At Brookhaven he connected with a professor from the University of Helsinki in Finland which paved the way for a Fulbright Fellowship the year after he graduated from Vassar. The lab he joined in Helsinki worked on the physics of X-ray diffraction, but the technical and scientific aspects of the project were less important to Sleight than the experience of living abroad. “It was an interesting time because Russia was still the Soviet Union, and it was going through turmoil, and Finland had always been in a precarious position, poised between western Europe and the Soviet Union. I had traveled quite a bit, but it’s a very different thing to live in another country and see the world from their perspective. I think everybody should have that experience—although I can’t say I’d recommend Finland in the month of December.”

As behooves any thinking scientist, or any thinking person, for that matter, Sleight has a bit of a love-hate relationship with technology. “ It’s scary how quickly these technological advances become mainstream and how pervasive they are. I have a friend from China who told me that there are vendors on the streets who have booths where you can take your cell phone to get it charged.
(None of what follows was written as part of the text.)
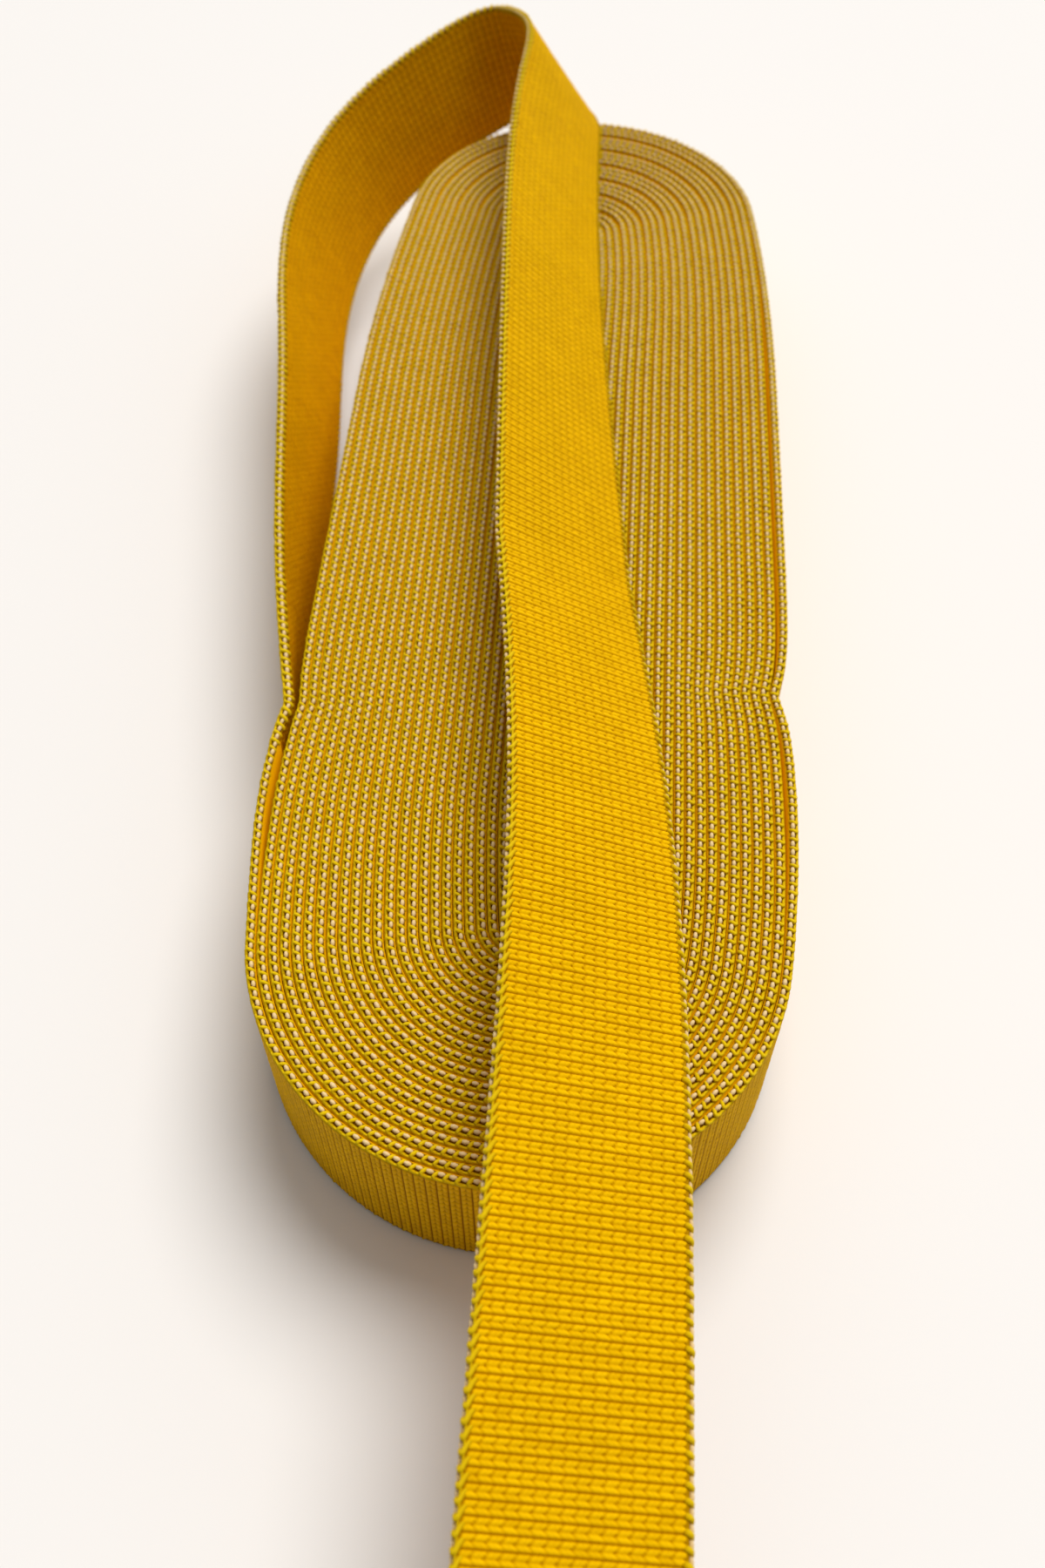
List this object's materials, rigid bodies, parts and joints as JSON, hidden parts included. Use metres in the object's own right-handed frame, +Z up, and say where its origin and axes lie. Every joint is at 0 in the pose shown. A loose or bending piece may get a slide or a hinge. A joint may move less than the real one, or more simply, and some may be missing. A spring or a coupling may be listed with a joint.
{
  "type": "martial arts belt",
  "caption": "Yellow ribbed martial arts belting wound edge-up into a long flat coil, its outer lap peeled off and bent over the top as a free tail.",
  "frame": {"origin": "on the rest plane under the middle of the coil", "axes": "+Z up along the belt's width in the coil, +Y along the coil towards the end where the belting bends over, +X to the right"},
  "size_m": [0.1531, 0.4978, 0.0756],
  "materials": {
    "yellow_face": "ribbed weave, matte",
    "yellow_face_inside": "ribbed weave, matte",
    "cream_core": "soft cream filling yarn",
    "selvedge": "looped edge cord, matte"
  },
  "bodies": {
    "coil": {"coil_outer_face": "yellow_face", "coil_core": "cream_core", "coil_inner_face": "yellow_face_inside", "coil_upper_selvedge": "selvedge", "coil_lower_selvedge": "selvedge"},
    "loop_side": {"loop_side_outer_face": "yellow_face", "loop_side_core": "cream_core", "loop_side_inner_face": "yellow_face_inside", "loop_side_upper_selvedge": "selvedge", "loop_side_lower_selvedge": "selvedge"},
    "loop_back": {"loop_back_outer_face": "yellow_face", "loop_back_core": "cream_core", "loop_back_inner_face": "yellow_face_inside", "loop_back_upper_selvedge": "selvedge", "loop_back_lower_selvedge": "selvedge"},
    "loop_crest": {"loop_crest_outer_face": "yellow_face", "loop_crest_core": "cream_core", "loop_crest_inner_face": "yellow_face_inside", "loop_crest_upper_selvedge": "selvedge", "loop_crest_lower_selvedge": "selvedge"},
    "tail_back": {"tail_back_outer_face": "yellow_face", "tail_back_core": "cream_core", "tail_back_inner_face": "yellow_face_inside", "tail_back_upper_selvedge": "selvedge", "tail_back_lower_selvedge": "selvedge"},
    "tail_middle": {"tail_middle_outer_face": "yellow_face", "tail_middle_core": "cream_core", "tail_middle_inner_face": "yellow_face_inside", "tail_middle_upper_selvedge": "selvedge", "tail_middle_lower_selvedge": "selvedge"},
    "tail_end": {"tail_end_outer_face": "yellow_face", "tail_end_core": "cream_core", "tail_end_inner_face": "yellow_face_inside", "tail_end_upper_selvedge": "selvedge", "tail_end_lower_selvedge": "selvedge"}
  },
  "joints": [
    {"name": "peel_at_waist", "type": "hinge", "parent": "coil", "child": "loop_side", "pos_m": [-0.0615, -0.073, 0.02], "axis": [0.0075, -0.0415, 0.9991], "range_deg": [0, 25]},
    {"name": "loop_side_flex", "type": "hinge", "parent": "loop_side", "child": "loop_back", "pos_m": [-0.0775, 0.055, 0.028], "axis": [0, 0, 1], "range_deg": [0, 12]},
    {"name": "loop_back_flex", "type": "hinge", "parent": "loop_back", "child": "loop_crest", "pos_m": [-0.05638, 0.1837, 0.04456], "axis": [-0.36, 0.0664, 0.9306], "range_deg": [0, 15]},
    {"name": "loop_bend", "type": "hinge", "parent": "loop_crest", "child": "tail_back", "pos_m": [-0.01742, 0.20117, 0.05545], "axis": [-0.4142, -0.1015, 0.9045], "range_deg": [0, 30]},
    {"name": "tail_crease", "type": "hinge", "parent": "tail_back", "child": "tail_middle", "pos_m": [0.0035, -0.0345, 0.0535], "axis": [-0.8367, -0.1065, 0.5372], "range_deg": [0, 45]},
    {"name": "tail_front_flex", "type": "hinge", "parent": "tail_middle", "child": "tail_end", "pos_m": [0.01638, -0.20199, 0.05608], "axis": [-0.972, -0.0199, 0.234], "range_deg": [-30, 45]}
  ]
}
I can’t remember the numbers, but it was something like a hundred million people in China have cell phones, but only 50 million have electricity, so they have to take them someplace to charge them.

“You have to wonder—are we getting ahead of ourselves?”

A little closer to home, his six-year-old son, who of course has his own computer (albeit an ancient Mac), recently asked Sleight how he learned his letters and numbers before there were computer programs that taught these things. “I tried to explain to him that when I grew up, we didn’t have computers, and I was a teenager when we got this ancient TRS-80 computer...”

Probably had to walk three miles through the snow to school, too.